In contrast, an investment account platform investment is provided full risk-sharing benefit to the bank as long as the funds are provided fully by investment account holders and they are not given liquidity of their investment by the bank. The relevant rules from Bank Negara provide that “Credit and market risk weighted assets funded by investment accounts that fulfil the requirements in this policy document shall be excluded from the calculation of capital adequacy ratio of the IFI”.
That means, rather than treating the deposits as a liability, they are taken off-balance sheet for capital calculation purposes because the risk of the assets they finance are fully transferred to the investment account holders (providing full risk absorption for the bank). Free from being heavily risk-weighted by the bank (and viewed as more costly), there may be an increase in SME financing if the investment accounts deliver solid performance, and do not create significant losses for investment account holders.

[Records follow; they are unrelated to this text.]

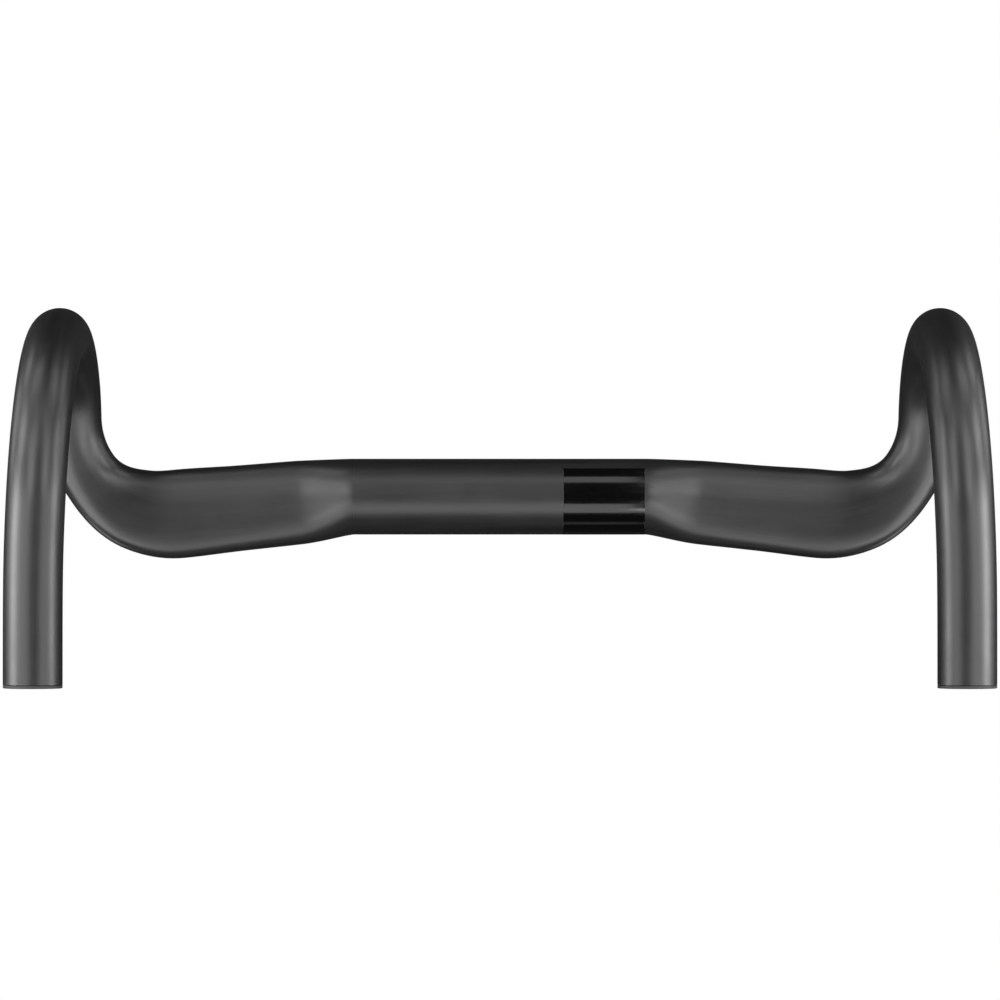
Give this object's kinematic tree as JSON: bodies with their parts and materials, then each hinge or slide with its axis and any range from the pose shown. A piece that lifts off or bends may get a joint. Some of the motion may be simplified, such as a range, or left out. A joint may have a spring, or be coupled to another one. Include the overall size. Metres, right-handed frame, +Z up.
{
  "type": "drop handlebar",
  "caption": "Compact drop handlebar with flattened swept wings, flared drops, a gloss band beside the stem clamp and expanding end plugs.",
  "frame": {"origin": "middle of the stem clamp zone, on the tube's axis", "axes": "+X along the clamped tube to the rider's left, +Y back towards the rider along the level drops, +Z up"},
  "size_m": [0.3986, 0.1545, 0.1519],
  "materials": {
    "carbon": "satin",
    "gloss_band": "gloss",
    "black_nylon": "matte",
    "rubber": "matte",
    "zinc_steel": "satin",
    "aluminium": "satin"
  },
  "bodies": {
    "bar": {"centre_tube": "carbon", "gloss_band": "gloss_band", "left_side": "carbon", "right_side": "carbon"},
    "left_plug": {"left_end_cap": "black_nylon", "left_front_ring": "rubber", "left_rear_ring": "rubber"},
    "left_screw": {"left_plug_screw": "zinc_steel"},
    "left_nut": {"left_wedge_nut": "aluminium"},
    "left_jaw_body_1": {"left_jaw_1": "black_nylon"},
    "left_jaw_body_2": {"left_jaw_2": "black_nylon"},
    "left_jaw_body_3": {"left_jaw_3": "black_nylon"},
    "right_plug": {"right_end_cap": "black_nylon", "right_front_ring": "rubber", "right_rear_ring": "rubber"},
    "right_screw": {"right_plug_screw": "zinc_steel"},
    "right_nut": {"right_wedge_nut": "aluminium"},
    "right_jaw_body_1": {"right_jaw_1": "black_nylon"},
    "right_jaw_body_2": {"right_jaw_2": "black_nylon"},
    "right_jaw_body_3": {"right_jaw_3": "black_nylon"}
  },
  "joints": [
    {"name": "left_plug_pull", "type": "slide", "parent": "bar", "child": "left_plug", "axis": [0, 1, 0], "range_m": [0, 0.035]},
    {"name": "left_screw_turn", "type": "hinge", "parent": "left_plug", "child": "left_screw", "pos_m": [0.18735, 0.0756, -0.124], "axis": [0, 1, 0], "range_deg": [0, 1080]},
    {"name": "left_nut_travel", "type": "slide", "parent": "left_plug", "child": "left_nut", "axis": [0, -1, 0], "range_m": [0, 0.0024]},
    {"name": "left_jaw_1_travel", "type": "slide", "parent": "left_plug", "child": "left_jaw_body_1", "axis": [0, 0, -1], "range_m": [0, 0.00066]},
    {"name": "left_jaw_2_travel", "type": "slide", "parent": "left_plug", "child": "left_jaw_body_2", "axis": [-0.866, 0, 0.5], "range_m": [0, 0.00066]},
    {"name": "left_jaw_3_travel", "type": "slide", "parent": "left_plug", "child": "left_jaw_body_3", "axis": [0.866, 0, 0.5], "range_m": [0, 0.00066]},
    {"name": "right_plug_pull", "type": "slide", "parent": "bar", "child": "right_plug", "axis": [0, 1, 0], "range_m": [0, 0.035]},
    {"name": "right_screw_turn", "type": "hinge", "parent": "right_plug", "child": "right_screw", "pos_m": [-0.18735, 0.0756, -0.124], "axis": [0, 1, 0], "range_deg": [0, 1080]},
    {"name": "right_nut_travel", "type": "slide", "parent": "right_plug", "child": "right_nut", "axis": [0, -1, 0], "range_m": [0, 0.0024]},
    {"name": "right_jaw_1_travel", "type": "slide", "parent": "right_plug", "child": "right_jaw_body_1", "axis": [0, 0, -1], "range_m": [0, 0.00066]},
    {"name": "right_jaw_2_travel", "type": "slide", "parent": "right_plug", "child": "right_jaw_body_2", "axis": [-0.866, 0, 0.5], "range_m": [0, 0.00066]},
    {"name": "right_jaw_3_travel", "type": "slide", "parent": "right_plug", "child": "right_jaw_body_3", "axis": [0.866, 0, 0.5], "range_m": [0, 0.00066]}
  ],
  "couplings": [
    {"joint": "left_screw_turn", "follows": "left_nut_travel", "rad_per_m": 7854},
    {"joint": "left_jaw_1_travel", "follows": "left_nut_travel", "ratio": 0.26795},
    {"joint": "left_jaw_2_travel", "follows": "left_nut_travel", "ratio": 0.26795},
    {"joint": "left_jaw_3_travel", "follows": "left_nut_travel", "ratio": 0.26795},
    {"joint": "right_screw_turn", "follows": "right_nut_travel", "rad_per_m": 7854},
    {"joint": "right_jaw_1_travel", "follows": "right_nut_travel", "ratio": 0.26795},
    {"joint": "right_jaw_2_travel", "follows": "right_nut_travel", "ratio": 0.26795},
    {"joint": "right_jaw_3_travel", "follows": "right_nut_travel", "ratio": 0.26795}
  ]
}
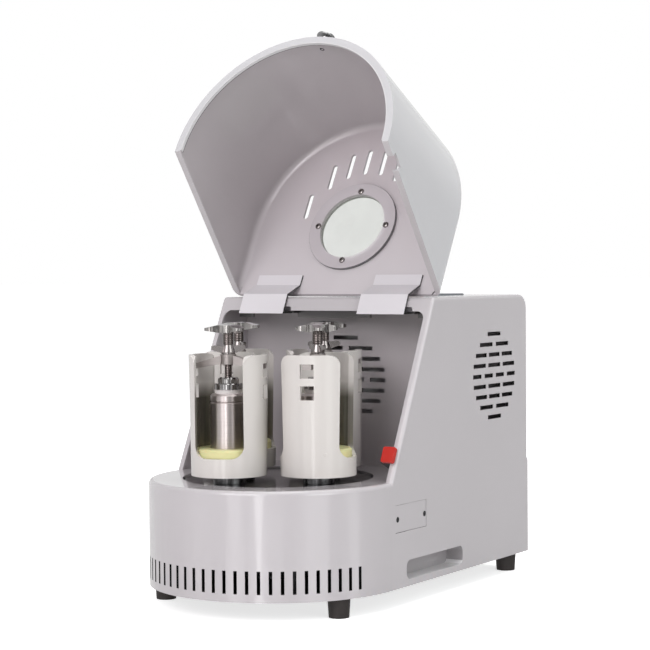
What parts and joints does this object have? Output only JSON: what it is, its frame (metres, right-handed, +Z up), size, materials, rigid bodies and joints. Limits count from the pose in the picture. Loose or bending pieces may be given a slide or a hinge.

This is the mechanism by which the investment account platform can be most effective. By providing a demonstration effect that SME financing can be better done with the support of banks and their depositors but financed directly from depositors, there can be further experimentation with alternative ‘banking’ structures. This has to begin with a product that offers relatively similar risks for investors compared with the deposit products they are replacing, but if it builds a track record of success can be the mechanism through with quasi- and full-equity investments can be brought into Islamic banking.